Menurut Hendardi, dalam pasal 1 ayat 3 UUD 1945 jelas menyatakan Indonesia negara hukum. Pengungkapan pelanggaran HAM masa lalu, lanjutnya, akan menunjukkan hukum berdaulat di Republik Indonesia.
"Atas nama prioritas pembangunan, pemerintahan Jokowi bisa berdalih prioritas mereka saat ini adalah pembangunan ekonomi, apalagi di tengah situasi ekonomi global dan pasar keuangan yang tidak menentu," kata alumnus Yayasan LBH Jakarta itu.
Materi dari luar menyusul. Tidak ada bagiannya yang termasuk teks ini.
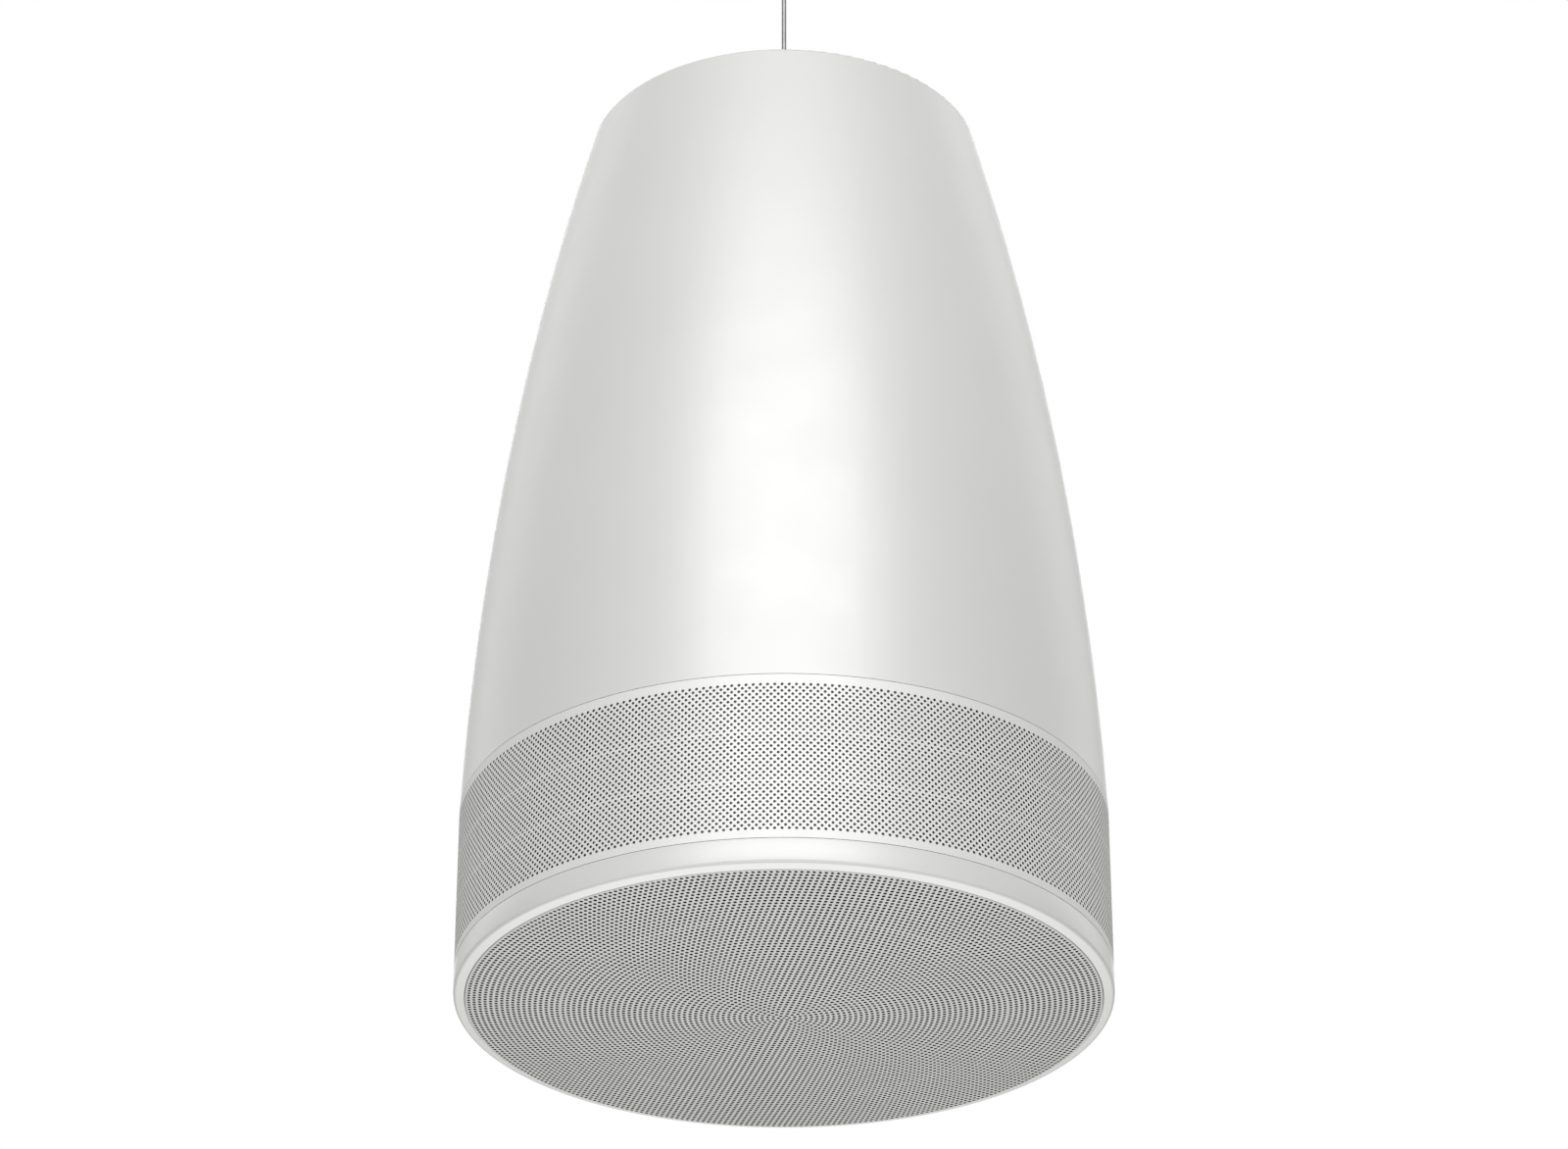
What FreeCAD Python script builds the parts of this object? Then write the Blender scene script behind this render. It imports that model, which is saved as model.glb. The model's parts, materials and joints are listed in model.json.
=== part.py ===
import FreeCAD, Part
import math
import os
import re

import Sketcher

# A pendant speaker: a bullet-shaped white enclosure that hangs on one steel cable. A woofer with a
# small tweeter in its middle fires down through a domed perforated grille, and a perforated band
# round the side covers the slots of the bass ports.
#
# Heights are measured upward from the rim of the bottom grille. Every sub-part is then lowered by
# the same drop, so that the origin is the middle of the ceiling anchor's face, which holds it all.

SIZES = {
    # outer form
    "body_radius": 160,
    "rim_radius": 102.3,
    "bezel_height": 13.7,
    "band_height": 84.1,
    "shell_height": 392.2,
    "shell_sweep": 1850,
    "rim_round": 1.6,
    "rim_bow": 2.08,
    "seam_gap": 0.3,
    "fit_gap": 0.3,
    # enclosure shell
    "shell_wall": 4,
    "shell_flange_width": 10,
    "shell_flange_height": 6,
    "ledge_width": 10,
    "ledge_height": 5,
    "panel_recess": 13,
    "joint_gasket": 1,
    "boss_radius": 4.2,
    "boss_height": 12,
    "pilot_radius": 1.6,
    "panel_screws": 6,
    # bezel and bottom grille
    "bevel_width": 5.5,
    "bevel_drop": 1.4,
    "bezel_wall": 3,
    "dome_sag": 6.5,
    "sheet": 1,
    "cloth": 0.8,
    "cloth_gap": 0.1,
    "lip_height": 7,
    "lip_ease": 0.25,
    "dome_rings": 6,
    "dome_hole": 7.6,
    "dome_margin": 10,
    # side grille
    "band_columns": 36,
    "band_rows": 6,
    "band_hole": 9,
    "band_margin": 5,
    # driver can and ports
    "can_wall": 4,
    "can_inset": 28,
    "skirt_inset": 14,
    "can_flange": 5,
    "baffle_height": 16,
    "baffle_thickness": 9,
    "baffle_skin": 1,
    "fin_thickness": 3,
    "port_count": 8,
    "port_width": 8,
    "port_arc": 34,
    "port_wall": 2,
    "port_length": 56,
    # woofer
    "frame_radius": 105,
    "frame_lip": 17,
    "frame_thickness": 3,
    "frame_depth": 62,
    "frame_skin": 2.5,
    "cutout_gap": 1,
    "basket_rim": 5,
    "basket_eye": 10,
    "spider_clear": 1.25,
    "spokes": 6,
    "woofer_gasket": 1.5,
    "woofer_screws": 8,
    "roll_width": 12,
    "cone_depth": 30,
    "cone_skin": 1.2,
    "cone_bow": 150,
    "surround_lip": 5,
    "surround_skin": 0.8,
    "coil_radius": 19,
    "coil_skin": 0.4,
    "winding": 0.8,
    "winding_height": 12,
    "coil_play": 0.8,
    "pole_gap": 1,
    "spider_radius": 48,
    "spider_skin": 0.6,
    "spider_wave": 1.4,
    "spider_waves": 3,
    "plate_thickness": 6,
    "plate_radius": 54,
    "magnet_radius": 60,
    "magnet_bore": 32,
    "magnet_height": 18,
    # tweeter
    "post_radius": 5,
    "tweeter_radius": 19,
    "tweeter_height": 13,
    "tweeter_top": 30,
    "tweeter_skin": 1.5,
    "tweeter_dome": 12.5,
    "tweeter_rise": 4,
    # damping
    "lining_thickness": 14,
    "lining_foot": 80.2,
    "lining_drop": 43,
    # top panel and what it carries
    "panel_thickness": 3,
    "panel_gasket": 1,
    "chassis_thickness": 3,
    "chassis_bolts": 4,
    "chassis_margin": 3,
    "stud_radius": 4,
    "bolt_clearance": 0.2,
    "socket_radius": 8.5,
    "socket_base": 8,
    "socket_taper": 24,
    "washer_radius": 9,
    "washer_thickness": 1.6,
    "nut_flats": 13,
    "nut_height": 6.5,
    "small_nut": 3.2,
    # cable and its ceiling end
    "cable_radius": 1.5,
    "cable_clear": 0.05,
    "cable_seat": 12,
    "cable_visible": 92,
    "coupler_radius": 7,
    "coupler_height": 30,
    "collar_radius": 4.5,
    "collar_height": 6,
    "anchor_radius": 22,
    "anchor_height": 7,
    "anchor_round": 1.5,
    "anchor_bow": 1.52,
    "anchor_screws": 3,
    "anchor_circle": 15,
    "anchor_hole": 2.3,
    "coupler_stud": 3,
    # safety lug
    "lug_width": 18,
    "lug_thickness": 3,
    "lug_foot": 16,
    "lug_height": 28,
    "lug_hole": 5,
    "lug_margin": 10,
    # input terminals
    "cover_length": 62,
    "cover_depth": 44,
    "cover_height": 22,
    "cover_wall": 2.5,
    "cover_round": 5,
    "cover_ear": 9,
    "ear_width": 12.6,
    "cover_margin": 4.3,
    "block_length": 34,
    "block_depth": 16,
    "block_height": 13,
    "block_poles": 4,
    "block_pitch": 7.6,
    "block_shift": 6,
    "terminal_radius": 1.9,
    "gland_bore": 4,
    "gland_thread": 7.5,
    "gland_flats": 19,
    "gland_base": 5,
    "gland_cap": 8.5,
    "gland_lock": 4.5,
    "gland_dome": 9,
    # tap selector
    "selector_out": 62,
    "knob_radius": 11,
    "knob_height": 10,
    "knob_grip": 5,
    "knob_gap": 0.4,
    "shaft_radius": 3,
    "dial_radius": 16,
    "dial_thickness": 1.2,
    "switch_size": 22,
    "switch_height": 14,
    "shaft_clear": 0.05,
    # transformer and crossover
    "core_width": 50,
    "core_height": 40,
    "core_arm": 9,
    "core_stack": 22,
    "core_out": 44,
    "winding_out": 9,
    "clamp_thickness": 1.5,
    "clamp_foot": 7,
    "board_width": 46,
    "board_length": 84,
    "board_thickness": 1.6,
    "board_out": 40,
    "board_hang": 26,
    "standoff_radius": 3,
    "standoff_inset": 5,
    "choke_radius": 13,
    "choke_height": 11,
    "choke_bore": 5,
    "capacitor_radius": 6,
    "capacitor_length": 24,
    # fasteners
    "screw_radius": 2,
    "screw_head": 3.8,
    "bolt_inset": 7.6,
    "screw_head_height": 2.4,
    "screw_length": 12,
    "bolt_length": 11,
}

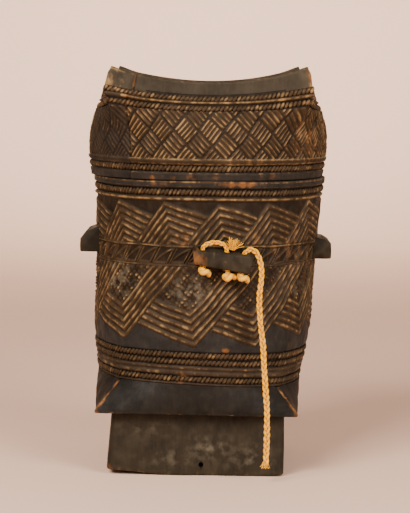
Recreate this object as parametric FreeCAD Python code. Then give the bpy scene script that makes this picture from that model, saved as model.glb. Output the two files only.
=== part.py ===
import FreeCAD, Part
import math
import os

from FreeCAD import Vector

# Heights, in millimetres from the ground up
foot_height = 38.5
panel_height = 18.5          # plain base panel, where the square turns round
vessel_height = 143.0        # base panel's lower edge to the shoulder
lid_height = 68.5            # shoulder to the tips of the lid's corners
lug_height = 102.5           # base panel's lower edge to the lugs' level
lean_angle = 1.69            # degrees that the carving leans towards +X

# Half-widths of the outer skin
foot_ground_half = 53.7      # foot at the ground
foot_top_half = 52.4         # foot under the base panel
base_half = 61.0             # square lower edge of the base panel
panel_half = 64.0            # upper edge of the base panel
belly_half = 68.4
waist_half = 69.8            # at the lugs
mouth_radius = 72.6
lid_swell_radius = 74.9      # the lid's widest level
lid_shoulder_half = 73.6
lid_draw_half = 70.2         # where the lid draws in to its square rim
lid_brow_half = 65.3
lid_crown_half = 62.0
rim_half = 61.0

# How round a section is: 0 has straight sides, 1 is a circle
square = 0.04
panel_round = 0.81
belly_round = 0.95
shoulder_round = 0.93
draw_round = 0.61
brow_round = 0.16
circle = 1.0

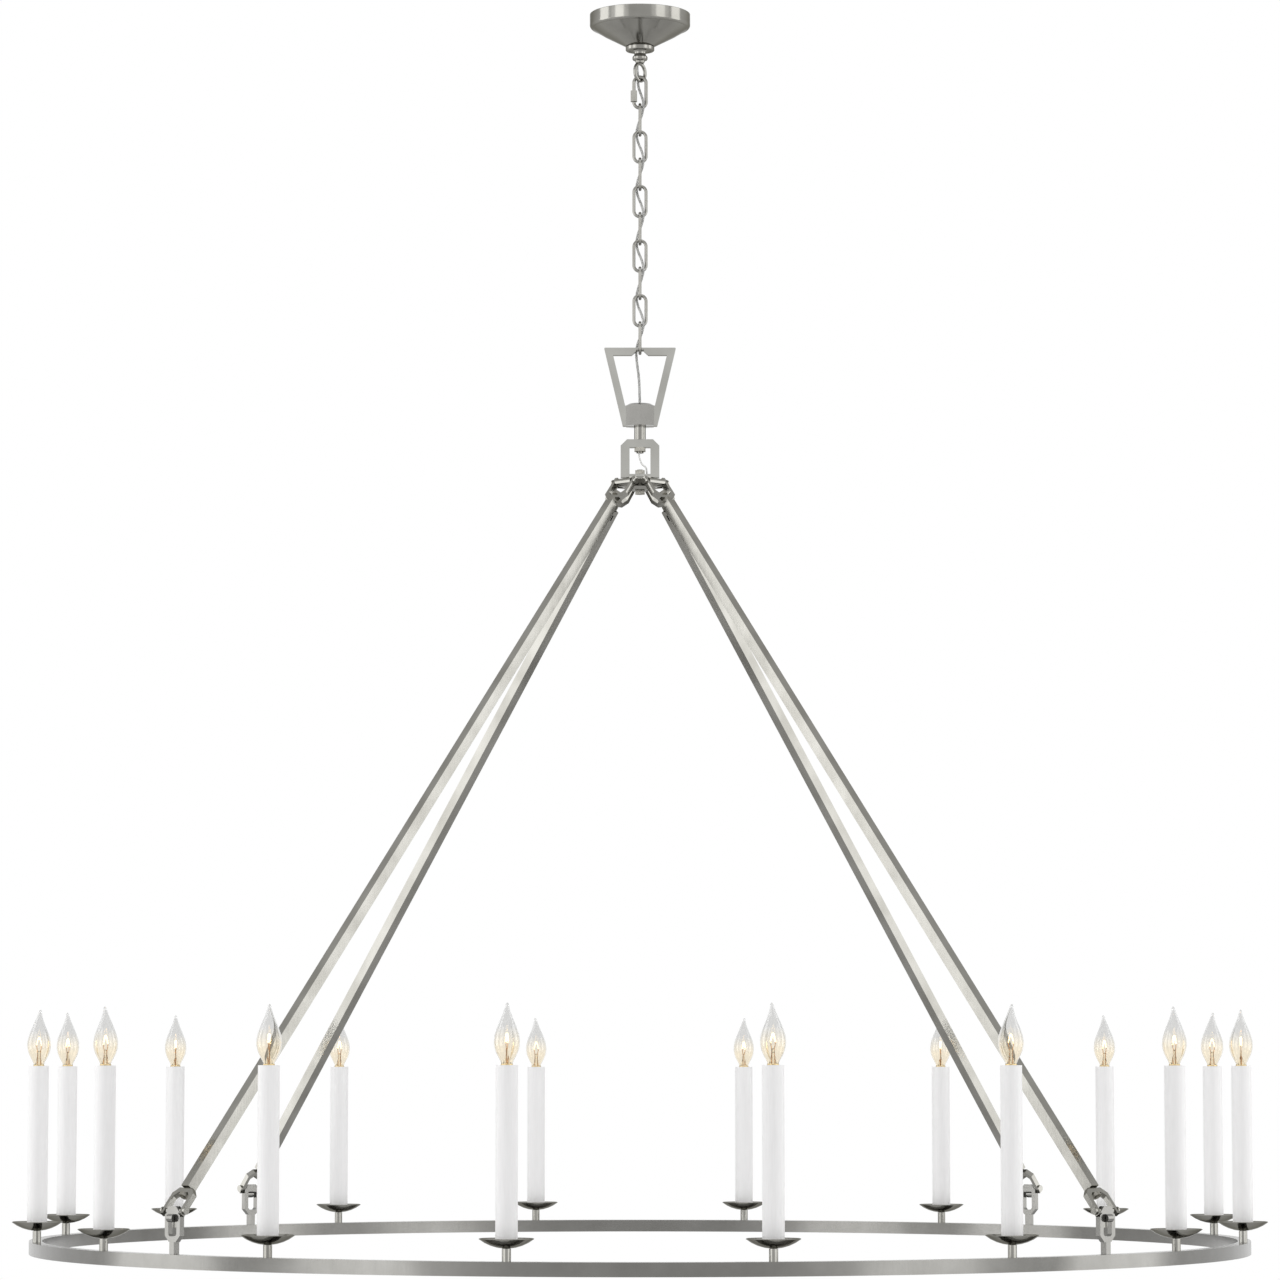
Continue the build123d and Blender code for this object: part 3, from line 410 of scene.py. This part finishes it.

Menurut dia, saat ini merupakan momentum agar Presiden Joko Widodo memenuhi janjinya dalam Nawacita untuk menyelesaikan kasus pelanggaran HAM masa lalu.
"Mengambil jalan pragmatis sebagaimana dituangkan dalam RPJMN, Jokowi harus segera membentuk Komisi ad hoc Pengungkapan Kebenaran dan Pemulihan Korban," ujar Hendardi.
Setara Institute mengusulkan agar Komisi tersebut berisi sejumlah tokoh masyarakat dengan komitmen yang tinggi pada kemanusiaan dan HAM.
Mereka bukanlah perwakilan dari berbagai kementerian atau institusi negara seperti TNI, Polri, BIN, tetapi tokoh independen dan imparsial.
"Mustahil lembaga ini diisi oleh elemen negara, karena dalam konstruksi hukum HAM aktor utama pelanggaran HAM adalah negara," kata dia.
Lebih lanjut, dia mengatakan, Komisi Pengungkapan Kebenaran dan Pemulihan Korban akan bekerja atas dasar bahwa rekonsiliasi adalah produk keluaran, hasil, dari suatu proses pengungkapan kebenaran.
"Jadi, yang utama harus dilakukan oleh Komisi ini adalah mengungkap kebenaran, lalu merekomendasikan langkah lanjut apakah sebuah kasus bisa direkonsiliasi atau diselesaikan melalui mekanisme pengadilan," kata dia.
Menurut dia, tugas pertama dari komisi negara tersebut antara lain melakukan pengkajian terhadap semua laporan yang berkaitan dengan kasus pelanggaran HAM masa lalu, termasuk laporan awal yang sudah dibuat oleh Komnas HAM.
Kemudian, meminta agar semua dokumen publik yang memiliki keterkaitan dengan kasus pelanggaran HAM masa lalu, termasuk terkait peristiwa G30S/PKI dibuka kepada publik, termasuk dokumen yang dimiliki aparat keamanan dan intelijen.